• _What you are asked to do_
Write out again, unaltered, the lines from the start through the line containing "import math".

• _Available data_
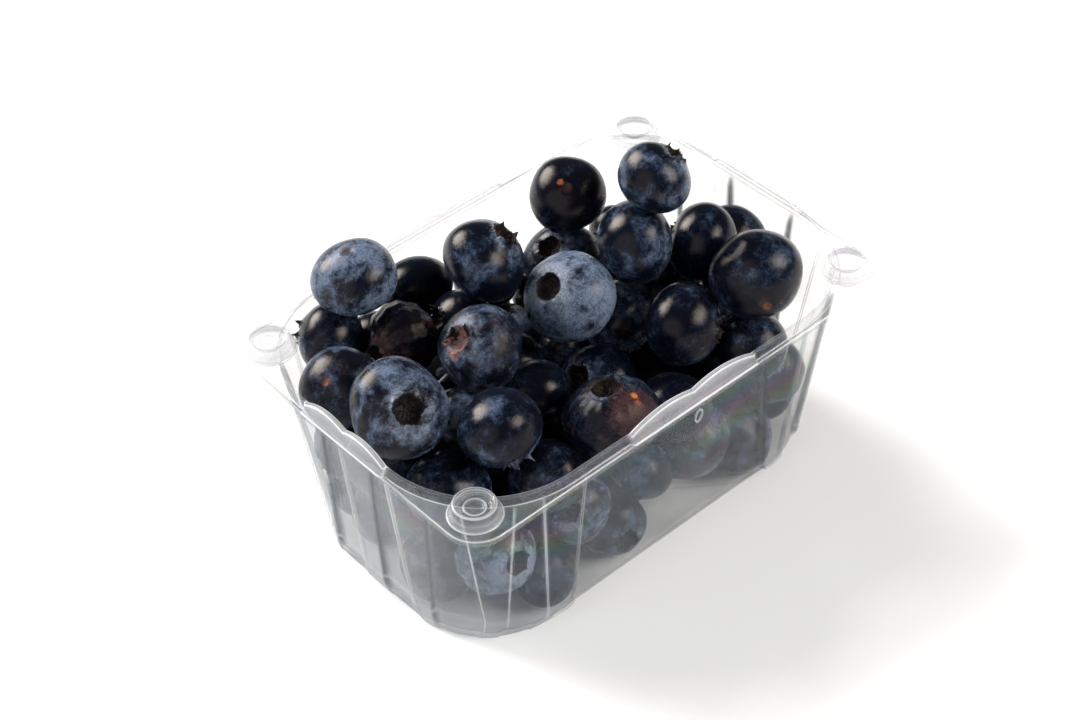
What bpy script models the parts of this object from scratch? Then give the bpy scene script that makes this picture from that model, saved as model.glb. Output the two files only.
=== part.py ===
"""A punnet of blueberries: a clear thermoformed tray, heaped with loose berries.

Metres, +Z up.  The origin is the middle of the flat base, X runs along the long
side of the tray and Y along the short side.
"""
import math

import bmesh
import bpy
import numpy as np
from mathutils import Matrix, Vector

# ---------------------------------------------------------------- tray sizes
OPENING_LENGTH = 0.1224        # inner top edge of the rim, along X
OPENING_WIDTH = 0.0817         # the same, along Y
OPENING_RADIUS = 0.0264        # its corner radius
RIM_HEIGHT = 0.0520            # top of the rim above the base
SHEET = 0.0006                 # thickness of the formed sheet
BASE_LENGTH = 0.1123           # flat base, where it rests
BASE_WIDTH = 0.0661
BASE_RADIUS = 0.0210
KNEE_LENGTH = 0.1146           # where the base bevel meets the drafted wall
KNEE_WIDTH = 0.0728
KNEE_RADIUS = 0.0265
KNEE_HEIGHT = 0.0065
FLANGE_LENGTH = 0.1270         # outer edge of the flange
FLANGE_WIDTH = 0.0863
FLANGE_RADIUS = 0.0080         # small, so that the corners widen into ledges
FLANGE_TOP = 0.0498
LIP_DROP = 0.0014              # down-turned edge of the flange
COLLAR = 0.0009                # width of the folded collar on top of the wall
FLOOR_TOP = 0.0008             # upper face of the base sheet

# Upright ribs in the walls, as distances along the rim from the middle of a
# short side: rib, groove, rib ... and last the flat panel of the long side.
RIB_EDGES = (0.0042, 0.0124, 0.0222, 0.0303, 0.0417, 0.0494, 0.0601)
RIB_STEP = 0.0009              # from the face of a groove to that of a rib
RIB_SLOPE = 0.0011             # width of a rib's slanted side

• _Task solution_
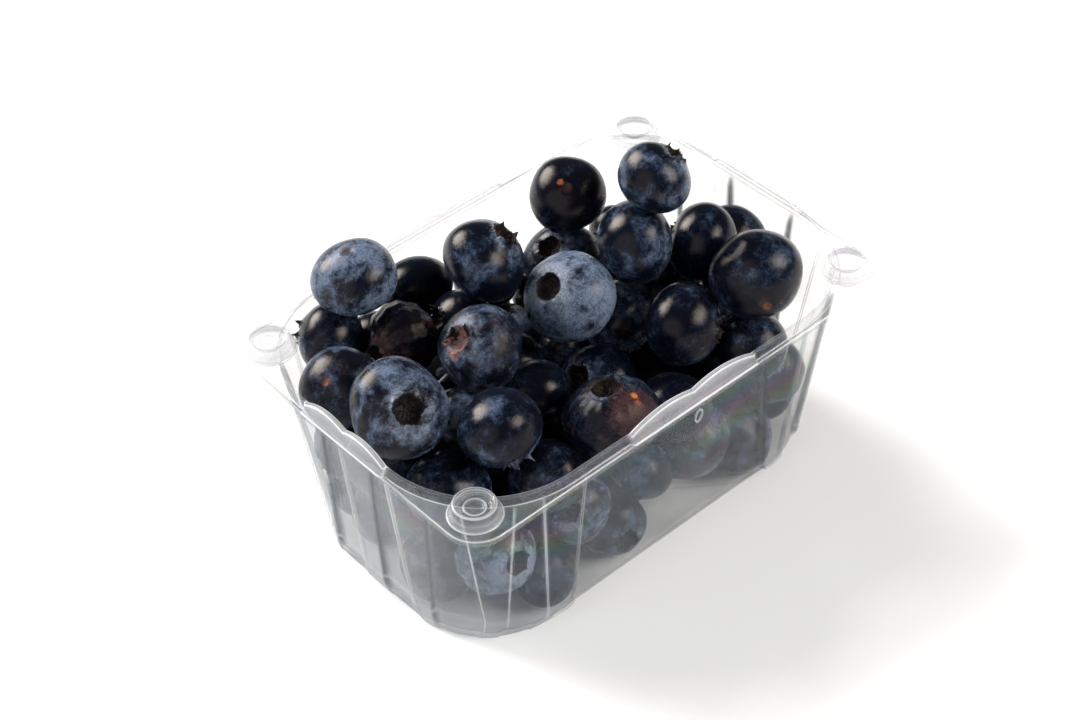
What bpy script models the parts of this object from scratch? Then give the bpy scene script that makes this picture from that model, saved as model.glb. Output the two files only.
=== part.py ===
"""A punnet of blueberries: a clear thermoformed tray, heaped with loose berries.

Metres, +Z up.  The origin is the middle of the flat base, X runs along the long
side of the tray and Y along the short side.
"""
import math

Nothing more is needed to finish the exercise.